If you have the time to install/configure/tweak Gentoo to exactly how you like it, then by all means grab it. Emerge is a great tool
For the rest of us, however, there is Slackware that can give us relatively the same power but in a more user-friendly package with still enough tools to make us pros happy.
The cons of gentoo is the installation. It's pretty tricky. To be honest I haven't got it rite yet. The pros is probably all of the packages in gentoo machine is optimeze for that machine. All of the packages are compile using some config and environment variables ( USE variable one of them) to optimize all compilation made on gentoo machines...
Slack usually has binaries to use for packages. You'd have to try really hard to compile everything from source. Gentoo is all source. every update or upgrade is done from the source level. As far as noticable differences, I don't know if everyday use would produce many. I'm trying to get Gentoo installed right now. I'll be a source of info soon, with luck.
it all comes down to what you want... what you need... what you LIKE... etc...
=)
gentoo is a source-based distro... this is excellent for some people, but for most people it's not something necessary... however, if you're interested in gentoo and the whole source-based thing, you should definitely try it out... you have nothing to lose... by the way, the gentoo website has some good documentation and stuff...
there's also other source-based distros out there, for example:
archlinux seems to have the best of both worlds, ie source and binaries.
personally i am trying out gentoo too. quite intrigued by the portage thingy but i usually cannot finish the installation before the next user of the house wanted to use winXp in the same computer. The recent 2004.0 cds are a bit buggy to me, kind like a rush job if you ask me, maybe it's just me and my luck or a bad cd that i burned, anyway, good luck. For you, try all the distroes you can lay you hands on, then decide what is the best for you . So far I have tried MDK, FC, Knoppix and dabbling Gentoo and Debian now. Among all these, Slackware seems to like me and my machine more, and i seems to be able to install and configure it better than the rest too. I will see which one i will keep.

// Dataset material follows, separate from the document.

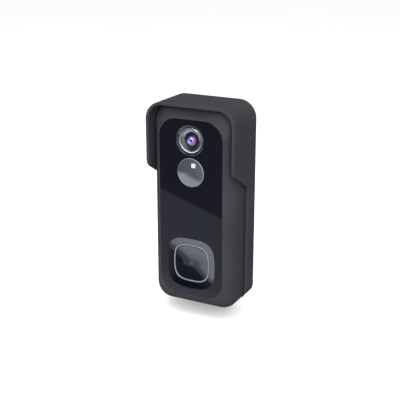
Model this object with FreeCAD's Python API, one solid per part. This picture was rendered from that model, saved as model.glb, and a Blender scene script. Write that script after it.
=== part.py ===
import FreeCAD, Part
import math
import os

# Battery video doorbell in a rain cover, on its wall bracket.
# Millimetres. X to the right as a visitor sees it, +Y into the wall, +Z up.
# The origin is the middle of the cover's back face, which lies on the wall (plane Y = 0).
# A "depth" is always the distance in front of the wall, so depth d lies at Y = -d.

# ---- driving dimensions: the doorbell's body ----
body_half_width = 31.0
body_low = -72.0
body_high = 72.0
body_corner = 10.0
body_back = 5.2
back_edge_chamfer = 0.8
seam_depth = 11.0
wall = 2.0
panel_plane = 33.3
# the pillow-shaped front edge, as the four control points of a curve: (pulled in, depth)
slope_outside = ((0.0, 21.0), (0.0, 28.0), (3.4, 31.2), (6.4, 33.3))
slope_inside = ((2.0, 18.5), (2.0, 25.0), (4.6, 28.0), (7.6, 29.4))
slope_sections = 7
slope_top = 1.15
slope_bottom = 1.27
lip_corner = 13.6

# ---- front panel, and what shows in it ----
panel_half_width = 24.0
panel_low = -63.3
panel_high = 64.0
panel_corner = 13.0
panel_thick = 1.6
panel_gap = 0.15
panel_edge = 0.25
tape_thick = 0.3
tape_width = 3.0
floor_front = panel_plane - panel_thick - tape_thick
floor_back = floor_front - wall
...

It's quite a strange feeling of able to choose and pick from so many distro flavours. For a fickle minded person like me, it's a torture
Originally posted by newinlinux The recent 2004.0 cds are a bit buggy to me, kind like a rush job if you ask me, maybe it's just me and my luck or a bad cd that i burned, anyway, good luck.
I am with you on that.When I installed version 0.9 the doc's where better and it went downhill from there.
Gentoo on the desktop - dual Xeon cpu "beasty" computer and Slackware on the small P4 1.7 gateway machine ........... best of both worlds I say
Running them side by side, both with KDE 3.2 and all the gear, ... both look the same, perform the same (apart from the speed of the beast computer) - Gentoo is very nice but a high speed internet connection is a must if you want to maintain it and some grunt under the hood for compiling saves a heap of time too.
I was toying with the idea of putting Gentoo on the server box - but cant quite drag myself away from Slackware - I love it.
Slackware, Gentoo, whatever... it's still Linux. Both have packaging systems, and basically, that's the only difference.
Stability is subjective... A system is only as stable as the admin who manages it. The key word here is competency. There goes one misconception.
Another misconception is the optimization bit. This is not a Gentoo-only feature. Look for info regarding GCC Optimization, and it can be applied to any distro.
However, if you're like me, ie. someone who is not willing to sacrifice a few hours of compiling large apps, just too shave a few miliseconds of runtime from the compiled binary, you'd be using precompiled packages mostly.
But in the end, this should not be a question in the first place... Try both (last I checked Gentoo is still free), and choose one that you like the most... Heck, use both if you like them both. In the end, you are the best judge of your own tastes.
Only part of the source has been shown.